Bir vakitlerin romantik adamları Hitler ve Stalin’in önderliklerinde, Orta, Doğu, Kuzeydoğu (Baltıklar) ve Güneydoğu (Balkanlar) Avrupa topraklarında gerçekleştirilen savaşlarda her iki taraf da çok fazla kayıplar vermişlerdir. Kaldı ki Hitler’in ordusunun içerisinde sadece Almanlar bulunmuyordu, ona katılan diğer etnik kökenlerden insanlar da İkinci Cihan Harbi’nde hayatlarını kaybetmişlerdi. Naziler, Sovyet topraklarına saldırdıklarından sonra, bu girişimlerini “Rusya Harekâtı” diye adlandırıyorlar, Ruslar ise gerçekleşen bu savaşlara “Büyük Vatanseverlik Savaşı” diyorlardı.
Ve yine aynı şekilde, Rusların ordularında da
yalnızca Ruslar değil, mesela Kırgızlar da dahil pek çok Türkî kavimden
insanlar bulunuyordu. Rusların, Türkistan’ı işgal ettikleri yıllardan beri Türk
kökenli insanları cephelere getirip ileri sürdüklerini çok iyi biliyoruz.
Bu yıllarda, yani 1941 ve 1945 yılları
arasında, Sovyet dairesi içerisinde bulunan tüm halklar, gerek zorlanarak olsun
gerekse hoşnutsuzlukla, mecbur kılınaraktan, Nazilere karşı Sovyet
birliklerinde yer alıp mücadeleler vermişlerdir. Yani “Büyük Vatanseverlik
Savaşı”nı yalnızca Ruslar vermemiş, birazdan ele alacağımız Kırgız toplumu da
bu mücadelede gerek kan gerekse ter dökmüştür. Öyle ki, Kırgızların içinden
yazar ve şairlerden de savaşa gidenler olmuş, ve o sanatçılarımız, vardıkları
yerden geri dönememişlerdir… Bu sanatçılara; T. Ümötaliev, C. Mavlyanov, U. Abdukaimov, R.

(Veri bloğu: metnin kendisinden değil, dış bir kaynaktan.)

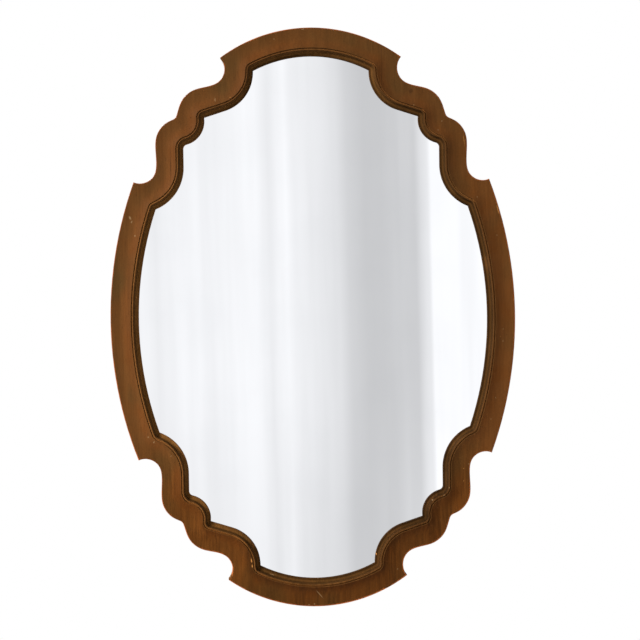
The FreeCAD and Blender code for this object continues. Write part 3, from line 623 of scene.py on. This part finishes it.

Şükürbekov, ve T. Şamşiyev örnek gösterilebilirler.
Mesela
bir başka Türk soylu yazar, Baymirza Hayıt, Ruslar tarafından memleketi
Özbekistan’dan alınıp savaşın ortasına sürülmüş, ve burada Almanlara esir
düşmüştür. Sonraki yıllarda Hitler, Ruslardan esir aldığı Türk soylu askerleri,
Sovyetler Birliğini parçalamak maksadıyla oluşturduğu “Türkistan Lejyonu”nda
bir araya getirmiş ve Baymirza Hayıt da bu lejyonun başını çeken isimlerden
biri olmuştur. Hayıt, daha sonraki yıllarda Amerika’ya gidecek ve savaş dönemi
anılarını yazarak, yaşadıklarını bizlere kitapları aracılığıyla aktaracaktır.
20.
yüzyılın ikinci çeyreğinde, parça parça gerçekleşen bu savaşlarda sanat da
doğal olarak politikadan ve siyasetten nasibini almıştır. Her iki otoriter
taraf da kendi varlıklarını güçlendirecek ve sağlamlaştıracak türden eserler
yaratılmasını istiyorlardı. Öte yandan, o devrin sanatçıları da ister istemez
içerisinde bulundukları durumu yansıtan eserler icra ediyorlardı. Kimi
sanatçılar, Hitler önderliğindeki Nazi Almanyası’nın propagandasını yapan işler
ortaya koyuyorlar, kimileriyse Büyük Sovyet Camiası’nı ululayan yapıtlar
yaratıyorlardı.
İki
tarafın güttüğü fikirler kadar sanat yaparken yararlandıkları fikirler de
birbirinden oldukça farklıydı. (Ele alınan dönemde) Örneğin Nazi tarafında
sanatçılar, antikomünist iken, Sovyet sanatçısı komünist idi.
Her
iki taraftan olmayıp, tarafsız olup, savaş karşıtı görüşlerini paylaşan
sanatçılar da yok değildi. Fakat tarif etmeye çalıştığımız şey, o günkü
dünyada, sanatçıların, İkinci Cihan Harbi’nden bağımsız olarak sanat icra
edemeyecek oluşlarıdır. Yaratılan eserler, 1940-1950 dünyasının etkisinde
kalmış sanatçıların eserleridir. İnsanlığın vaziyetini, kendi iç dünyalarını ve
ağa-babalarının dünyalarını her bakımdan yansıtmışlardır.
Bazı
yazar ve şairler, bizzat cephedeyken eser vermişlerdir.